15 June 2009

Working with pharmacists, I have the opportunity to work with IT constraints put in place by zealous sysadmins at various large corporations, hospitals and governments. The craziest problems have popped up since I started using Amazon S3 to handle serving static files. I was going to use Cloudfront to get even more from the setup, and it was all working great at our office for about a day. Then the complaints started coming in.

Personal Storage? Several offices reported a message indicating that S3 was classified as a personal storage service. The offices locked that down to either secure their own data or to prevent misuse of work hours. What I do know is that restricting calls to GET requests would have locked it down without crippling any site that leverages S3.
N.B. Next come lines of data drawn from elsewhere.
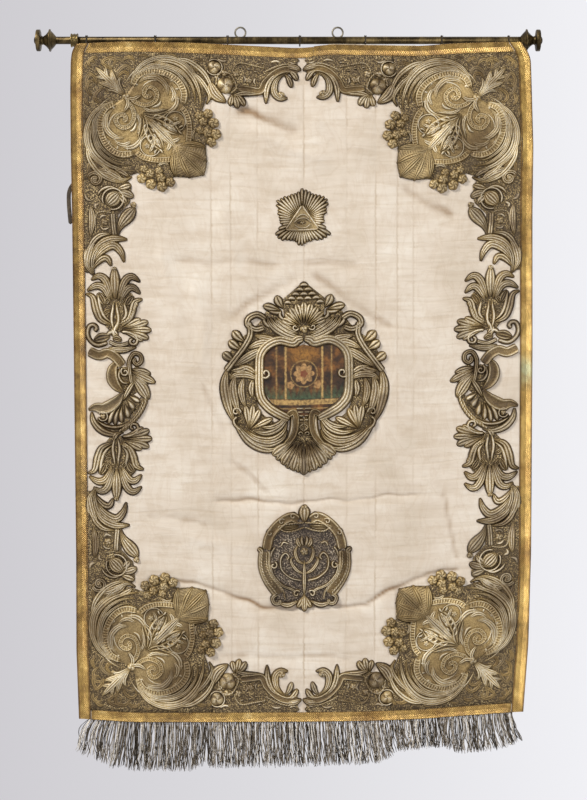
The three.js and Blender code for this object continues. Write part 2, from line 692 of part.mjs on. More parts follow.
// Thread ties: flat loops round the rod, hanging down behind the heading
function slotShape(radius) {
  const shape = new THREE.Shape();
  shape.absarc(0, 0, radius, 0, Math.PI, false);
  shape.absarc(0, -TIE_DROP, radius, Math.PI, 2 * Math.PI, false);
  return shape;
}
const tieShape = slotShape(ROD_RADIUS + GAP + TIE_THICKNESS);
tieShape.holes.push(slotShape(ROD_RADIUS + GAP));
const tieGeometry = new THREE.ExtrudeGeometry(tieShape, { depth: TIE_WIDTH, bevelEnabled: false, curveSegments: 4 })
  .rotateX(Math.PI / 2)
  .rotateZ(Math.PI / 2);
tieGeometry.computeBoundingBox();
const tieCentre = tieGeometry.boundingBox.getCenter(new THREE.Vector3());
tieGeometry.translate(-tieCentre.x, -tieCentre.y, -tieCentre.z - TIE_DROP / 2);
TIE_PLACES.forEach((x, i) => {
  addPiece(`tie_${i + 1}`, geometryFrom(solidOf(tieGeometry)), THREAD).position.set(x, 0, ROD_Z);
});

export default group;
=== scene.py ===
# %% [markdown]
# # A church banner on its rod
# The banner is a cream silk cloth edged with woven gold galloon. Its border is covered with
# raised metal-thread work, three medallions stand on its centre line, a bullion fringe hangs
# from its lower edge, and seven thread ties hold it to a turned brass rod.
#
# The frame gives the real size and place of every piece. The looks are built over it.

# %% Load the frame
import math
from functools import partial

import bpy
import numpy as np
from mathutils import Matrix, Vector


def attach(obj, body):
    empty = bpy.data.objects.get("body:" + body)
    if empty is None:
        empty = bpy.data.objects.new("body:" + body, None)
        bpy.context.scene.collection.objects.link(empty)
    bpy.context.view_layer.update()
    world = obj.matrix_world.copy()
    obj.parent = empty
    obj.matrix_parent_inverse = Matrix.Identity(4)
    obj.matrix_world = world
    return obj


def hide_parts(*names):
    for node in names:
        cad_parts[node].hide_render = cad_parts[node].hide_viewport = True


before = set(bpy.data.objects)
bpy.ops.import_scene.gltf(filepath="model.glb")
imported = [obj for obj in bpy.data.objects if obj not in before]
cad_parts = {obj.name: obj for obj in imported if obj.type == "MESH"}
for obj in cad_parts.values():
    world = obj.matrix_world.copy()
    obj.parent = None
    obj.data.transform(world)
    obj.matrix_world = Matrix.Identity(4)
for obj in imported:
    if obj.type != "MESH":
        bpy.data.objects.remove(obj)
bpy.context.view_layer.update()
rng = np.random.default_rng(11)

# %% [markdown]
# ## The camera
# The banner was photographed square on, with the camera a little under four metres away, level
# with the middle of the cloth. The camera comes first, so that each piece can be judged in it.

# %% Camera
VIEW_CENTRE = (0.0099, -0.807)
VIEW_HEIGHT = 1.76
VIEW_DISTANCE = 3.9
SENSOR = 36.0

camera_data = bpy.data.cameras.new("camera")
camera_data.sensor_fit = "VERTICAL"
camera_data.sensor_height = SENSOR
camera_data.lens = SENSOR * VIEW_DISTANCE / VIEW_HEIGHT
camera = bpy.data.objects.new("camera", camera_data)
camera.location = (VIEW_CENTRE[0], -VIEW_DISTANCE, VIEW_CENTRE[1])
camera.rotation_euler = (math.radians(90), 0, 0)
bpy.context.scene.collection.objects.link(camera)
bpy.context.scene.camera = camera
bpy.context.scene.view_settings.view_transform = "Standard"
print("lens", round(camera_data.lens, 1), "mm")

# %% [markdown]
# ## How the cloth hangs
# Everything sewn to the cloth follows its hang, so one function serves them all. A place on the
# flat cloth is given in millimetres: s across from the centre line, t down from the top edge,
# and a height towards the front, counted from the plane of the rod's axis. The edges wander, the
# upper corners are rounded off beside the collar and the finial, and the whole cloth bellies
# forward a little.

# %% Hang of the cloth
CLOTH_HALF_WIDTH = 500.0
CLOTH_HEIGHT = 1480.0
CLOTH_X = 28.6
CLOTH_TOP_Z = -26.4
SILK_FRONT = 12.95
SIDE_T = [0, 14, 37, 100, 230, 375, 690, 1130, 1330, 1480]
SIDE_LEFT = [493.5, 503, 506, 507, 506, 503, 499, 494, 493.5, 488]
SIDE_RIGHT = [478, 491, 500.5, 502.5, 506, 504, 504, 501, 495, 484]
END_S = [-500, -380, -244, 0, 60, 152, 264, 348, 500]
END_TOP = [0, -4.4, -1.3, 11, 3, 5, 7, 1, -4]
END_BOTTOM = [-2, 6, 6, 5, 4.5, 3, -1, -7, -17.5]


def soft_reading(value, places, sizes, reach):
    """The straight-line reading of a table, averaged over five places within reach."""
    return sum(np.interp(value + reach * k / 2, places, sizes) for k in (-2, -1, 0, 1, 2)) / 5


SWELL_DEPTH, SWELL_HEIGHT, SWELL_WIDTH = 5.0, 1560.0, 1250.0


def swell(s, t):
    """Half a sine wave down the cloth times a flat cosine across it."""
    return SWELL_DEPTH * np.sin(np.pi * np.maximum(t, 0) / SWELL_HEIGHT) * np.cos(np.pi * s / SWELL_WIDTH)


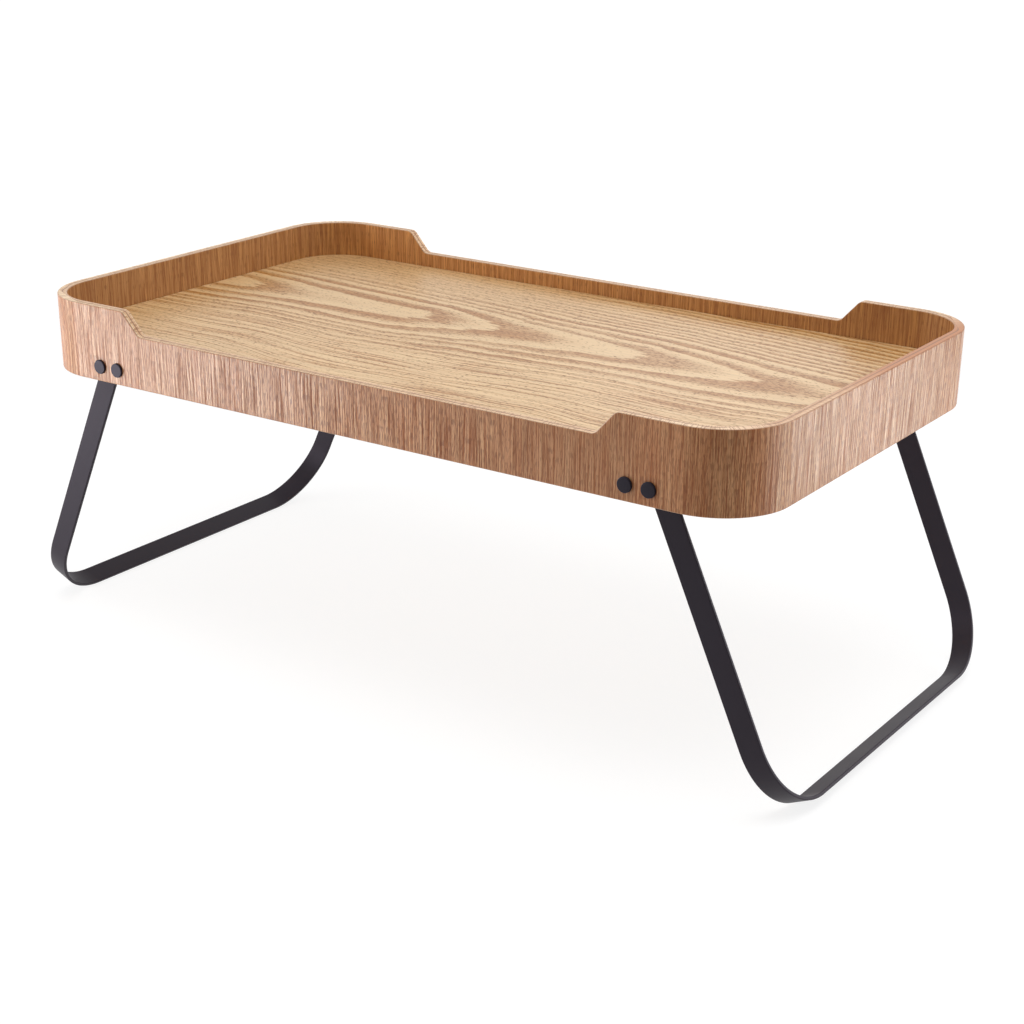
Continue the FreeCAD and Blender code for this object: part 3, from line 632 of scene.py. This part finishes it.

Porn? Several offices for a government agency saw this error message (with some threatening language removed): (Your request was denied because of its content categorization: Pornography.) The service is so well-designed and well-priced that I am sure there is an element that uses it for inappropriate sites.

I find it disconcerting for such a robust service to have problems because of its versatility. If that is the trend in these corporate IT departments, then it will be difficult to ever advance too far without triggering a security lock-down.


So far, there has been a solution. The site runs on EC2, and using Apache to proxy requests to S3 through EC2 has addressed all issues. This still manages most of the benefits: minimal load on web server, custom header management on S3, encoded interface file headers, offloading file storage to S3. Even with the proxy, the elimination of serving static files from elastic block storage dropped the hosting costs by 70%.